IJCAR 2020: Automated Reasoning pp 402-409

# Layered Clause Selection for Theory Reasoning

(Short Paper)
Conference paper
Part of the Lecture Notes in Computer Science book series (LNCS, volume 12166)

## Abstract

Explicit theory axioms are added by a saturation-based theorem prover as one of the techniques for supporting theory reasoning. While simple and effective, adding theory axioms can also pollute the search space with many irrelevant consequences. As a result, the prover often gets lost in parts of the search space where the chance to find a proof is low. In this paper, we describe a new strategy for controlling the amount of reasoning with explicit theory axioms. The strategy refines a recently proposed two-layer-queue clause selection and combines it with a heuristic measure of the amount of theory reasoning in the derivation of a clause. We implemented the new strategy in the automatic theorem prover Vampire and present an evaluation showing that our work dramatically improves the state-of-the-art clause-selection strategy in the presence of theory axioms.

## 1 Introduction

Thanks to recent advances, saturation-based theorem provers are increasingly used to reason about problems requiring quantified theory-reasoning [4, 6]. One of the standard techniques to enable such reasoning is to automatically add first-order axiomatisations of theories detected in the input [14, 18]. For example, (incomplete) axiomatisations of integer and real arithmetic or McCarthy’s axioms of the theory of arrays  are routinely used. While this simple technique is often effective, we observed (see also ) two problems inherent to the solution: First, explicit axioms blow up the search space in the sense that a huge amount of consequences can additionally be generated. This happens since theory axioms are often repeatedly combined with certain clauses or among themselves, effectively creating cyclic patterns in the derivation. Most of these consequences would immediately be classified as practically useless by humans. Second, many of the resulting consequences have small weight. This has the unfortunate effect that the age-weight clause selection heuristic , predominantly used by saturation-based theorem provers for guiding the exploration of the search-space, often selects these theory-focused consequences. This way the prover is getting lost in parts of the search space where the chance of finding a proof is low.

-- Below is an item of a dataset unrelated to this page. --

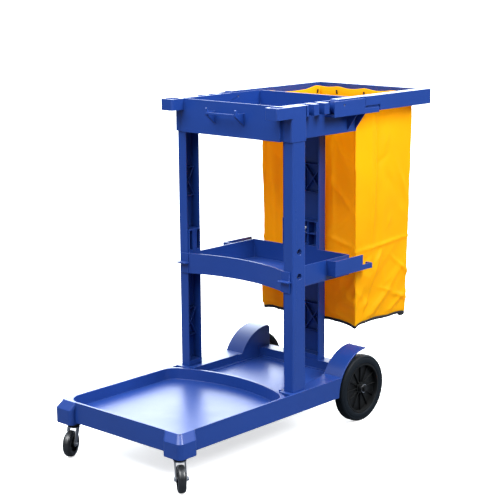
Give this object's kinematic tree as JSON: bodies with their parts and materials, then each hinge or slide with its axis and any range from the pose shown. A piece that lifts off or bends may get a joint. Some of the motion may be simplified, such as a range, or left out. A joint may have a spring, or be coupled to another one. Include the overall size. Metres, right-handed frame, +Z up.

In this paper, we propose to limit the exploration of theory-focused consequences by extending clause selection to take into account the amount of theory reasoning in the derivation of a clause. Our solution consists of two parts. First, we propose an efficiently computable feature of clauses, which we call th-distance, that measures the amount of theory reasoning in the derivation of a clause (Sect. 3). Second, we turn to the general problem of incorporating a feature to a clause selection strategy. There has been an ongoing interest in this problem [24, 25, 28]. We take inspiration from the layered clause selection approach presented in  and introduce the refined notion of multi-split queues, which present a principled solution to the incorporation problem (Sect. 2). We finally obtain a clause selection strategy for theory reasoning by instantiating multi-split queues with the feature th-distance. We implemented the resulting clause selection in the state-of-the-art saturation-based theorem prover Vampire , and evaluate its benefits on a relevant subset of the smt-lib benchmark (Sect. 4).

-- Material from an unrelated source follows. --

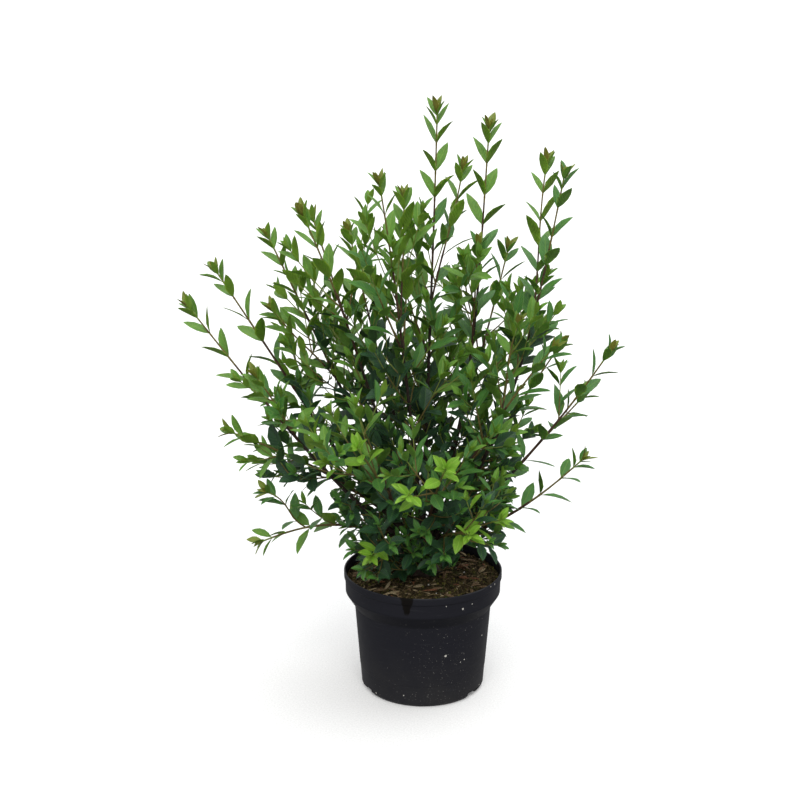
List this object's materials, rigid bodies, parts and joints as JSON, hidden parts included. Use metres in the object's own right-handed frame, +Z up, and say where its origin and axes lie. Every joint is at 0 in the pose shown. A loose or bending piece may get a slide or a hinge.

Related Work. There are different approaches to adding support for theory reasoning to saturation-based theorem provers, either by extending the prover’s inference system with dedicated inference rules [2, 10, 12, 13] or using even more fundamental design changes [1, 7, 20, 22]. While such solutions can result in very efficient reasoning procedures, their development is incredibly challenging and their implementation is a huge effort. As a result, only a few theories are covered by such approaches, in contrast to our technique, which applies to arbitrary theories. In particular, our technique can be used by non-experts on custom theory-domains coming from applications for which no dedicated solution exists. Our work has similar motivation to , where the authors use the set-of-support strategy  to limit the amount of reasoning performed with pure theory consequences. However, unlike our technique, they do not impose any limit on clauses whose derivation contains at least one non-theory-axiom.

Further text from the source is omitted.